RECORDS FOR THIS EXERCISE:

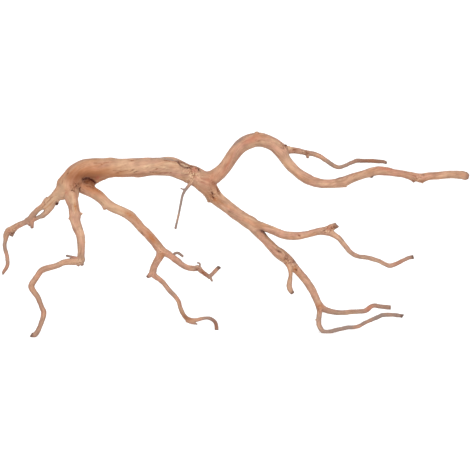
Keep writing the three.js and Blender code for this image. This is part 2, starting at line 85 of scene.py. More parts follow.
LIMBS = {
    "trunk": (None, 0, [
        (-212.5, 179.5, 0, 10.5), (-209, 186, 0, 12), (-203.4, 193.3, 0, 12.1), (-195.6, 201, 0, 12.4),
        (-187.5, 205, 1, 12.6), (-179, 206, 1, 12.4), (-169, 206, 2, 12.4), (-156, 207, 2, 11.5),
        (-144, 207, 1, 10.7), (-131, 206.5, 0, 11.3), (-119, 206.8, -1, 11.4), (-106, 207.9, -1, 10.8),
        (-94, 208.3, 0, 10.8), (-81, 208.5, 1, 11.4), (-71, 205, 2, 10.9), (-61, 200.2, 2, 10.4),
        (-51, 196.5, 1, 11.1), (-41, 191, 0, 11.2), (-34, 185, 0, 10.4),
    ]),
    "left_root": ("trunk", 2, [
        (-211, 184, 0, 9), (-219.5, 175.4, 2, 7.1), (-225.2, 169.4, 5, 6.5), (-230.6, 163.4, 8, 6.4),
        (-234.8, 159.4, 10, 5.3), (-239.8, 158.4, 11, 3.7), (-245, 155.6, 13, 3.1), (-250.4, 150.6, 17, 3.0),
        (-255, 144.5, 20, 3.6), (-260, 140, 24, 3.3), (-266, 137, 28, 3.1), (-272.5, 134, 33, 3.5),
        (-279, 130, 38, 4.1), (-284, 127.2, 41, 4.2), (-286.9, 122.5, 43, 3.4), (-287.6, 117, 45, 2.6),
        (-288.7, 111, 47, 2.2), (-288.3, 105, 48, 2.2), (-286.3, 98, 50, 2.2), (-285.3, 91, 51, 2.2),
        (-285.2, 85, 52, 2.1), (-287.6, 80, 53, 1.8), (-291.8, 74.6, 54, 1.5),
    ]),
    "front_leg": ("trunk", 3, [
        (-207.5, 186.5, -2, 11), (-204.7, 176.5, -6, 9.3), (-204.2, 168, -10, 7.8), (-201.8, 160.3, -14, 6.5),
        (-200.6, 154, -18, 6.5), (-199.8, 147, -21, 6.8), (-199.3, 140.3, -25, 6), (-196.4, 131.5, -29, 5.6),
        (-193, 122.8, -33, 5.2), (-191.7, 114, -36, 4.6), (-191.6, 105.3, -39, 4.2),
        (-191.9, 97.8, -41, 4.3), (-192.8, 90.6, -42, 4.7), (-200.5, 89.3, -43, 4.1),
        (-207.5, 89.3, -44, 3.7),
        (-215, 88, -45, 3.5), (-222.5, 84.5, -46, 3.3), (-230, 82.5, -48, 3.4), (-237.2, 80.3, -50, 3.6),
        (-242, 77.5, -51, 3.3), (-245.7, 72.4, -52, 3.1), (-249.9, 66.4, -53, 3.2), (-253.1, 61.3, -54, 3.5),
        (-253.5, 56.8, -54, 3.4), (-250, 51.5, -55, 3.1), (-246, 46, -55, 2.9), (-243.4, 40, -55, 2.8),
        (-240.9, 33, -55, 2.8), (-238.2, 26.8, -55, 2.8), (-238.9, 21, -55, 2.7), (-241, 14.7, -55, 2.6),
        (-243, 8.8, -55, 2.6), (-245.6, 3, -55, 2.7), (-248.6, -0.8, -55, 2.7), (-251.2, -2.2, -55, 2.7),
        (-253.8, -1.8, -55, 2.4),
    ]),
    "long_root": ("trunk", 4, [
        (-199, 186.5, 2, 8.5), (-190.8, 182.6, 2, 7.5), (-183.3, 179.2, 3, 7.2), (-175.7, 174.6, 4, 6.6),
        (-167.7, 169.3, 6, 6.1), (-161.2, 162.9, 8, 5.8), (-153.8, 158, 10, 5.5), (-145, 154, 12, 5.4),
        (-136.5, 149.8, 15, 5.7), (-129.7, 145.3, 17, 5.9), (-123.6, 139.2, 19, 5.5),
        (-117.6, 131.9, 21, 5.4), (-111.3, 126, 23, 5.7), (-105.3, 119.4, 25, 5.6), (-99.9, 113, 26, 5.4),
        (-94.6, 106.1, 28, 5.4), (-90.6, 100.9, 28, 5),
    ]),
    "back_leg": ("long_root", 2, [
        (-92.5, 102.5, 28, 5), (-94.4, 95.3, 29, 4.6), (-98.3, 88.6, 31, 4.1), (-101.7, 81.5, 33, 3.9),
        (-102.8, 75.3, 35, 3.8), (-100, 71, 36, 3.1), (-94.8, 67.4, 37, 2.7), (-89.8, 62.9, 38, 2.6),
        (-85.4, 57.1, 40, 2.5), (-80.5, 51.1, 42, 2.5), (-75, 45.6, 43, 2.5), (-70.5, 39.2, 44, 2.3),
        (-68.4, 31.3, 45, 2.3), (-65.3, 24.2, 46, 2.4), (-61.2, 18.7, 46, 2.5), (-55.5, 16, 45, 2.4),
        (-49, 16, 44, 2), (-42.5, 17.5, 43, 1.8), (-36, 18.5, 43, 1.8), (-30, 17.5, 42, 1.8),
        (-25.5, 14, 42, 1.9), (-23.5, 9, 42, 1.9), (-23, 2.6, 42, 1.9),
    ]),
    "hooked_twig": ("long_root", 2, [
        (-91, 102.5, 28, 5), (-85.5, 99.8, 26, 4.3), (-82, 97.8, 24, 4), (-78.6, 95.2, 22, 3.8),
        (-72.3, 90.5, 18, 3.5), (-65.8, 85.2, 14, 3.2), (-59, 82, 10, 3), (-51, 81, 5, 3.1),
        (-46, 81.5, 2, 3.1), (-42, 77.5, 0, 2.6), (-37.5, 74, -2, 2.3), (-31.5, 70, -4, 2.2),
    ]),
    "hanging_twig": ("trunk", 3, [
        (-49, 207, -2, 1.4), (-50, 199, -8.2, 1.5), (-54, 189.7, -9.2, 1.8), (-58.7, 183.2, -8, 1.6),
        (-62.7, 178, -8, 1.4), (-65.5, 172, -9, 1.2), (-67.1, 165, -10, 1.1), (-68.6, 157.5, -11, 1.0),
        (-70.1, 149.5, -12, 1.0), (-72, 141, -13, 1.0), (-74.5, 130.6, -14, 1.1),
    ]),
    "arched_branch": ("trunk", 2, [
        (-39, 189.5, 0, 10.5), (-30.5, 193.5, 1, 9.2), (-22.5, 198.2, 3, 8.4), (-15, 204.6, 5, 7.9),
        (-8.6, 213, 7, 7.5), (-3.2, 221.2, 10, 7.5), (2, 228.6, 12, 7.6), (8, 234.4, 14, 8.1),
        (15, 238.8, 15, 8.4), (22.5, 241.2, 16, 8.5), (30, 241.9, 16, 8.5), (37.8, 240.6, 16, 8.3),
        (45.3, 237.6, 15, 8.2), (51.8, 233.5, 14, 8.1), (57.3, 228.2, 14, 8), (61, 221, 13, 6.6),
    ]),
    "upper_twig": ("arched_branch", 2, [
        (57.5, 230.3, 15, 5.6), (65, 229.4, 18, 4.7), (71, 228.7, 21, 3.8), (77.5, 228.1, 24, 3.3),
        (85, 226.7, 27, 3.1), (92, 225, 30, 3), (99, 224, 32, 2.7), (106, 221.2, 34, 2.5),
        (112.8, 216.8, 36, 2.4), (119.3, 212.2, 38, 2.3), (125.2, 208.8, 40, 2.2), (131, 207.6, 42, 2.1),
        (139, 210.3, 44, 2), (146, 213.5, 46, 2.1), (152, 215.7, 47, 2.4), (159, 215.7, 48, 2.2),
        (169, 215.6, 50, 2.2), (179, 215.1, 52, 2.1), (186, 214.5, 53, 1.9), (189.5, 213.3, 54, 1.5),
    ]),
    "long_arm": ("arched_branch", 2, [
        (55.5, 229.5, 14, 7.6), (60.5, 221, 13, 6.6), (65.8, 213, 12, 6.1), (72.4, 206.3, 10, 6),
        (79.8, 199.5, 8, 5.9), (88, 194, 5, 6), (97.5, 189.5, 3, 5.7), (107.5, 187, 0, 5.1),
        (117.5, 186.5, -2, 5.1), (127.5, 187.5, -4, 5.3), (136.2, 189.2, -6, 5.9), (144, 192.8, -8, 5.3),
        (152.5, 196, -10, 5.1), (161, 198.5, -12, 4.9), (170, 201, -14, 5.2), (179, 203, -15, 5.2),
        (189, 202.5, -16, 5.1), (199, 200.4, -17, 4.3), (209, 199.3, -18, 4.1), (217.5, 197.2, -19, 4.6),
        (225, 195.2, -20, 4.8), (233, 194.2, -21, 5.2), (241, 196, -22, 4.4), (251, 196.8, -24, 4.1),
        (262.5, 197.8, -26, 4.2), (274, 198.3, -28, 4.3), (283, 197.4, -30, 4.6), (288, 196.2, -31, 4.4),
        (291, 195.3, -31, 3),
    ]),
    "lower_branch": ("trunk", 3, [
        (-37.5, 186, 0, 10.5), (-31, 179.2, -1, 9.6), (-25.8, 172.1, -2, 8.5), (-19, 165.4, -4, 7.8),
        (-11.7, 159.6, -5, 7.4), (-4.6, 154, -7, 7.1), (4, 147.8, -8, 7), (13.3, 141.5, -10, 7.1),
        (21, 136.8, -11, 7.1), (27.5, 132, -12, 6.8),
    ]),
    "side_branch": ("lower_branch", 3, [
        (18, 139.5, -11, 6.4), (26, 135.5, -13, 5.8), (35, 132.8, -16, 5.2), (43.8, 129.7, -19, 4.8),
        (52.5, 126.2, -22, 4.8), (61, 123.1, -25, 4.9), (70, 121.8, -28, 4.8), (79, 121.7, -31, 4.5),
        (87.5, 123, -33, 4), (96, 125, -35, 3.9), (104, 127, -36, 4), (110.5, 127.5, -37, 4.6),
        (116.5, 126.5, -38, 4.5), (122.5, 123.3, -40, 3.4), (129.4, 118.4, -42, 2.9),
        (135.5, 111.5, -44, 2.8),
        (141, 104.5, -46, 2.7), (146.3, 99.4, -48, 2.6), (154, 96, -50, 2.5), (162.5, 95, -51, 2.4),
        (171, 93, -52, 2.3), (179.5, 90.5, -53, 2.3), (187, 86.5, -54, 2.4), (193.5, 84.5, -55, 2.5),
        (201, 87, -56, 2.4), (209, 91, -57, 2.2), (215.5, 94, -58, 2.1), (222, 95.5, -59, 2),
    ]),
    "drooping_branch": ("lower_branch", 3, [
        (19, 138.5, -10, 6.6), (25.5, 131, -10, 6.8), (32.5, 122.8, -9, 5.8), (39.2, 115.4, -8, 5.2),
        (45.6, 108.9, -7, 5.6), (51.6, 102.4, -6, 6.4), (58, 97.5, -6, 6.6), (64.5, 92.8, -5, 6.3),
        (70.8, 85.9, -4, 5.7), (76.8, 79.4, -3, 4.8), (83, 72.3, -2, 4.3), (89.3, 64.3, -2, 4.3),
        (94.8, 56.5, -1, 4.3), (99, 48.7, -1, 4.1), (102.3, 41.1, 0, 4), (105, 33.7, 0, 3.9),
        (106.7, 29, 0, 3.4),
    ]),
    "low_twig": ("drooping_branch", 2, [
        (104.5, 37, 0, 3.5), (109.5, 31, 2, 3.7), (116, 28, 5, 3.2), (126, 26, 9, 2.9),
        (135, 25.5, 13, 2.8), (144, 26.5, 16, 2.7), (152.5, 27, 19, 2.6), (161, 27.5, 22, 2.6),
        (166, 29.5, 24, 2.8), (170, 33, 26, 2.7), (175, 34.5, 28, 2.7), (181, 33.5, 30, 2.5),
        (189, 32.5, 33, 2.5), (194.5, 32, 35, 2.4),
    ]),
    "right_leg": ("drooping_branch", 2, [
        (106, 31.5, 0, 3.8), (105.6, 24.8, -1, 3), (104.7, 18, -2, 2.9), (104.7, 11.7, -3, 2.8),
        (106.8, 6.1, -3, 2.6), (111, 1.9, -3, 2.5), (117.5, 1.7, -4, 2.4), (125, 3.7, -5, 2.3),
        (133, 5.5, -7, 2.3), (141, 7, -9, 2.2), (150, 7.6, -12, 2.1), (157, 10, -14, 2.1),
        (164, 14, -16, 2), (171, 17, -18, 2.1), (179, 20.5, -20, 2.1), (185, 23, -22, 2.1),
        (194, 23, -24, 2.1), (202.5, 22.5, -26, 2), (209, 21.5, -28, 1.9),
    ]),
}
print("stations:", sum(len(stations) for _, _, stations in LIMBS.values()))

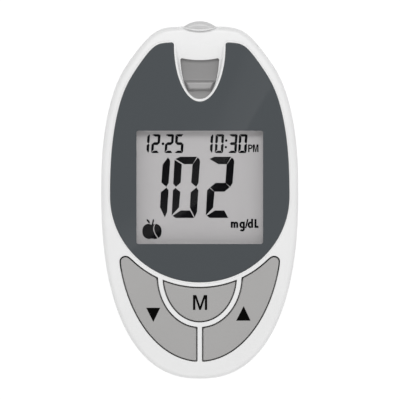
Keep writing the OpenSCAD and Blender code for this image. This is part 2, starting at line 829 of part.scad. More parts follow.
module key_memory() {
    color(key_grey) key_cap(memory_line(key_gap / 2), memory_line(key_gap / 2 + 0.1),
        memory_line(key_gap / 2 + key_round), memory_line(-flange_w), memory_eye);
}

module arrow_key() {
    key_cap(arrow_line(key_gap / 2), arrow_line(key_gap / 2 + 0.1),
        arrow_line(key_gap / 2 + key_round), arrow_line(-flange_w), arrow_eye);
}

module key_up() {
    color(key_grey) arrow_key();
}

module key_down() {
    color(key_grey) mirror([1, 0, 0]) arrow_key();
}

module plunger(p) {
    color("#55565a") translate([p[0], p[1], plunger_low])
        cylinder(r = plunger_r, h = flange_z - plunger_low, $fn = 48);
}

module plunger_memory() {
    plunger(memory_press);
}

module plunger_up() {
    plunger(arrow_press);
}

module plunger_down() {
    plunger([-arrow_press[0], arrow_press[1]]);
}

// ---------- ejector ----------

module ejector_slider() {
    corner = 1;
    plate_len = plate_hi - plate_lo;
    hollow_r = 30;
    hollow_deep = 0.3;
    color(slider_grey) union() {
        difference() {
            translate([0, 0, plate_z]) linear_extrude(plate_t) union() {
                translate([-plate_w / 2, plate_lo + corner]) square([plate_w, plate_len - 2 * corner]);
                translate([-plate_w / 2 + corner, plate_lo]) square([plate_w - 2 * corner, plate_len]);
                for (x = [-1, 1], y = [plate_lo + corner, plate_hi - corner])
                    translate([x * (plate_w / 2 - corner), y]) circle(r = corner, $fn = 32);
            }
            // hollow for the thumb between the ridge and the upper end of the opening
            translate([-slot_a, (ridge_y + ridge_w / 2 + slot_top) / 2, plate_top + hollow_r - hollow_deep])
                rotate([0, 90, 0]) cylinder(r = hollow_r, h = 2 * slot_a, $fn = 96);
        }
        // thumb ridge with bevelled ends, trimmed to the oval of the opening
        intersection() {
            translate([0, 0, plate_top - 0.4]) linear_extrude(3)
                polygon(u_line(slot_a - 0.3, slot_b - 0.3, slot_top - 0.3, slot_sag, 0.5));
            hull() {
                translate([-4.6, ridge_y - ridge_w / 2, plate_top - 0.3]) cube([9.2, ridge_w, 0.3]);
                translate([-2.8, ridge_y - 0.7, plate_top + 1.1]) cube([5.6, 1.5, 0.1]);
            }
        }
        block([-0.9, lug_y, board_top + 0.2], [0.9, lug_y + lug_t, plate_z + eps]);
    }
}

module ejector_arm() {
    color("#6f7073") block([-arm_w / 2, arm_y, arm_z], [arm_w / 2, arm_y + arm_w, plate_z]);
}

module ejector_spring() {
    y0 = lug_y + lug_t;
    color(metal) coil([0, y0, eject_coil_z], eject_coil_r, eject_coil_r, stop_y - y0, 8, eject_wire);
}

// ---------- batteries ----------

module cell(x, up) {
    y = up ? bay_hi - contact_t - slack / 2 : bay_lo + contact_t + slack / 2;
    translate([x, y, cell_z]) rotate([up ? 90 : -90, 0, 0]) {
        cylinder(r = pip_r, h = pip_h + eps, $fn = 48);
        translate([0, 0, pip_h]) cylinder(r = cell_r, h = cell_len - pip_h, $fn = 64);
    }
}

module battery_left() {
    color("#3f7f5a") cell(-cell_x, true);
}

module battery_right() {
    color("#3f7f5a") cell(cell_x, false);
}

// A contact plate at the upper end of the bay, with its tail up to the circuit board
module terminal(x) {
    block([x - contact_half_w, bay_hi - contact_t, contact_lo], [x + contact_half_w, bay_hi, contact_hi]);
    block([x - tail_half_w, bay_hi - contact_t, contact_hi - eps], [x + tail_half_w, bay_hi, board_z]);
}

module cell_spring(x, y) {
    coil([x, y, cell_z], coil_r0, coil_r1, spring_len, 4, coil_wire);
}

module plate_terminal() {
    color(metal) union() terminal(-cell_x);
}

module spring_terminal() {
    color(metal) union() {
        terminal(cell_x);
        cell_spring(cell_x, bay_hi - contact_t - spring_len + slack / 2);
    }
}

module bridge_contact() {
    color(metal) union() {
        block([-cell_x - contact_half_w, bay_lo, contact_lo],
            [cell_x + contact_half_w, bay_lo + contact_t, contact_hi]);
        mirror([0, 1, 0]) cell_spring(-cell_x, -bay_lo - contact_t - spring_len + slack / 2);
    }
}

module battery_door() {
    reach = bay_hi + door_over - door_gap;
    grip = [5, 3.5];
    grip_y = bay_hi - 7;
    grip_deep = 0.5;
    rib_w = 0.7;
    color(white) difference() {
        intersection() {
            rear_body();
            union() {
                block([-bay_half_w + door_gap, low_y - over, door_z],
                    [bay_half_w - door_gap, reach, door_top]);
                block([-bay_half_w - tongue_w + door_gap, low_y - over, lip_z + door_gap],
                    [bay_half_w + tongue_w - door_gap, reach + tongue_w, door_top]);
            }
        }
        // thumb grip: a shallow round-ended hollow with three ribs left standing in it
        difference() {
            translate([0, 0, door_z - over]) linear_extrude(over + grip_deep) union() {
                translate([-grip[0], grip_y - grip[1]]) square([2 * grip[0], 2 * grip[1]]);
                for (x = [-grip[0], grip[0]]) translate([x, grip_y]) circle(r = grip[1], $fn = 48);
            }
            for (k = [-1:1]) block([-grip[0], grip_y + 2 * k - rib_w / 2, -over],
                [grip[0], grip_y + 2 * k + rib_w / 2, case_t]);
        }
    }
}

// ---------- fasteners ----------

// A pan-head screw, head down, with a cross recess: head under z, thread above it
module screw(p, z, r, length, head, height) {
    cross_w = 0.32;
    translate([p[0], p[1], z]) difference() {
        union() {
            translate([0, 0, -height]) cylinder(r = head, h = height, $fn = 48);
            cylinder(r = r, h = length - r, $fn = 32);
            translate([0, 0, length - r]) cylinder(r1 = r, r2 = r * 0.4, h = r, $fn = 32);
        }
        for (a = [0, 90]) rotate(a) translate([-head * 0.6, -cross_w / 2, -height - over])
            cube([head * 1.2, cross_w, over + height * 0.55]);
    }
}

module case_screws() {
    color(metal) for (p = [upper_screw, lower_screw]) both_sides()
        screw(p, seat_z, screw_r, deck_z - screw_tip_gap - seat_z, head_r, head_h);
}

module board_screws() {
    color(metal) for (p = [board_screw_a, board_screw_b]) both_sides()
        screw(p, board_z, board_screw_r, deck_z - board_tip_gap - board_z, board_head_r, board_head_h);
}

rear_case();
front_case();
display_lens();
lens_adhesive();
lcd_front_glass();
lcd_rear_glass();
lcd_reflector();
lcd_holder();
zebra_connector();
circuit_board();
microcontroller();
board_components();
buzzer();
switch_bodies();
strip_connector();
strip_contacts();
port_lip();
key_down();
key_memory();
key_up();
plunger_down();
plunger_memory();
plunger_up();
ejector_slider();
ejector_arm();
ejector_spring();
battery_left();
battery_right();
bridge_contact();
spring_terminal();
plate_terminal();
battery_door();
case_screws();
board_screws();
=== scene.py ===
import math

import bpy
import numpy as np
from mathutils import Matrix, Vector
from mathutils.geometry import delaunay_2d_cdt


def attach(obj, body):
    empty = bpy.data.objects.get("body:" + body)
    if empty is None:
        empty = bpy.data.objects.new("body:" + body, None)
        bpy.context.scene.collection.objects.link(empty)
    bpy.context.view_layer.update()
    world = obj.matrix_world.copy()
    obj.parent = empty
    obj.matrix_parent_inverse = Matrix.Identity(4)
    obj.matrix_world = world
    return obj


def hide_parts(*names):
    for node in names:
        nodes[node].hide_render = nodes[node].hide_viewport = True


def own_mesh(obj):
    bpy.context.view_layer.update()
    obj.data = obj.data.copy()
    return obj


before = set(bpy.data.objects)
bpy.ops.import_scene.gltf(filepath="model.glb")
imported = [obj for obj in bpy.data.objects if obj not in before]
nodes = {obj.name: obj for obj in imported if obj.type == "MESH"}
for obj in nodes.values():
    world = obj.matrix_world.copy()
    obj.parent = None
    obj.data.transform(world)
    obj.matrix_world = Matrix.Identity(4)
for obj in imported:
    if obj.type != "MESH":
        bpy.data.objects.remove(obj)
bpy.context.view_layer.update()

# ---------- Rear case ----------
# The lower half of the case: one injection moulding in white ABS, with the battery bay, the channel
# for the battery door and four screw posts in it. Four screws hold it to the front half from behind.
CASE_W, LOWER_LEN, UPPER_LEN, LIP_OUT = 55.0, 52.5, 45.8, 1.36
CASE_N, TOP_CUT, TOP_ARC_R = 2.36, 1.7, 500.0
SHOULDER, SHOULDER_CUT = 37, 0.26
TOTAL_LEN = LOWER_LEN + UPPER_LEN + LIP_OUT
WIDE_Y = LOWER_LEN - TOTAL_LEN / 2
TOP_Y, LOW_Y = WIDE_Y + UPPER_LEN, WIDE_Y - LOWER_LEN
FACE_Z, SPLIT_Z, WALL, BACK_R = 20.0, 9.5, 1.7, 4.0
GROOVE, TONGUE_IN, TONGUE_H = 0.15, 0.95, 1.1
LENS_Y = WIDE_Y - 1.7
LENS_A = CASE_W / 2 - 2.55
CELL_R, BAY_WALL = 5.25, 1.2
CELL_X, CELL_Z = CELL_R + 0.25, 1.9 + CELL_R
BAY_W = CELL_X + CELL_R + 0.45
BAY_HI = LENS_Y + 16.5
BAY_LO = BAY_HI - 49.5
ROOF_Z = CELL_Z + CELL_R + 0.15
RAIL_W, RAIL_TOP, LIP_Z, SEAT_Z = 2.4, 2.9, 0.8, 2.9
POST_R, HEAD_R, SHANK_R, REST_R, REST_TOP = 2.6, 1.75, 1.05, 1.5, 13.6
SCREWS = [(s * x, y) for x, y in ((LENS_A - 6.45, TOP_Y - 19.5), (21.8, LENS_Y - 8)) for s in (-1, 1)]


def unit(t):
    """Directions at the angles t, in degrees"""
    return np.stack([np.cos(np.radians(t)), np.sin(np.radians(t))], -1)


def soft_min(distances, sharp):
    """The least of some distances, rounded where they cross: the sharper, the tighter"""
    return sum(np.power(r, -sharp) for r in distances) ** (-1 / sharp)


def to_oval(p, t, c, a, b, holds=True):
    """Distance from p along angle t to an ellipse about c that holds p, or else to its near side"""
    axes = np.stack(np.broadcast_arrays(a, b), -1)
    u, q = unit(t) / axes, (np.array(p, float) - c) / axes
    uu, qu = (u * u).sum(-1), (u * q).sum(-1)
    d = qu ** 2 - uu * ((q * q).sum(-1) - 1)
    root = np.sqrt(np.maximum(d, 0))
    if holds:
        return (root - qu) / uu
    return np.where((d <= 0) | (qu >= 0), 1e4, (-qu - root) / uu)


def shoulder(t, a, b, n, lean, cut, d):
    """Distance along angle t to a straight line that takes cut off each shoulder of a superellipse"""
    m = n / (n - 1)
    across, along = unit(lean) * (a, b)
    far = (across ** m + along ** m) ** (1 / m) - cut
    return np.abs((far - d) / np.cos(np.radians(np.abs(t % 360 - 90) + lean - 90)))


def case_reach(t, d):
    """Distance from the middle of the widest line to the case outline drawn in by d. It is half a
    superellipse above and below, the upper one cut by a shallow arc and by two straight shoulders"""
    c, s = np.abs(unit(t)).T
    up = np.sin(np.radians(t)) > 0
    b = np.where(up, UPPER_LEN + TOP_CUT, LOWER_LEN) - d
    oval = ((c / (CASE_W / 2 - d)) ** CASE_N + (s / b) ** CASE_N) ** (-1 / CASE_N)
    arc = to_oval((0, 0), t, (0, UPPER_LEN - TOP_ARC_R), TOP_ARC_R - d, TOP_ARC_R - d)
    over = shoulder(t, CASE_W / 2, UPPER_LEN + TOP_CUT, CASE_N, SHOULDER, SHOULDER_CUT, d)
    return np.where(up, soft_min([oval, arc, over], 80), oval)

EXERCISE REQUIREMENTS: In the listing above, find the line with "rear_case();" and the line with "bpy.context.scene.collection.objects.link(empty)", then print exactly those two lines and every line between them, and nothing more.

RESPONSE TO THE TASK:
rear_case();
front_case();
display_lens();
lens_adhesive();
lcd_front_glass();
lcd_rear_glass();
lcd_reflector();
lcd_holder();
zebra_connector();
circuit_board();
microcontroller();
board_components();
buzzer();
switch_bodies();
strip_connector();
strip_contacts();
port_lip();
key_down();
key_memory();
key_up();
plunger_down();
plunger_memory();
plunger_up();
ejector_slider();
ejector_arm();
ejector_spring();
battery_left();
battery_right();
bridge_contact();
spring_terminal();
plate_terminal();
battery_door();
case_screws();
board_screws();
=== scene.py ===
import math

import bpy
import numpy as np
from mathutils import Matrix, Vector
from mathutils.geometry import delaunay_2d_cdt


def attach(obj, body):
    empty = bpy.data.objects.get("body:" + body)
    if empty is None:
        empty = bpy.data.objects.new("body:" + body, None)
        bpy.context.scene.collection.objects.link(empty)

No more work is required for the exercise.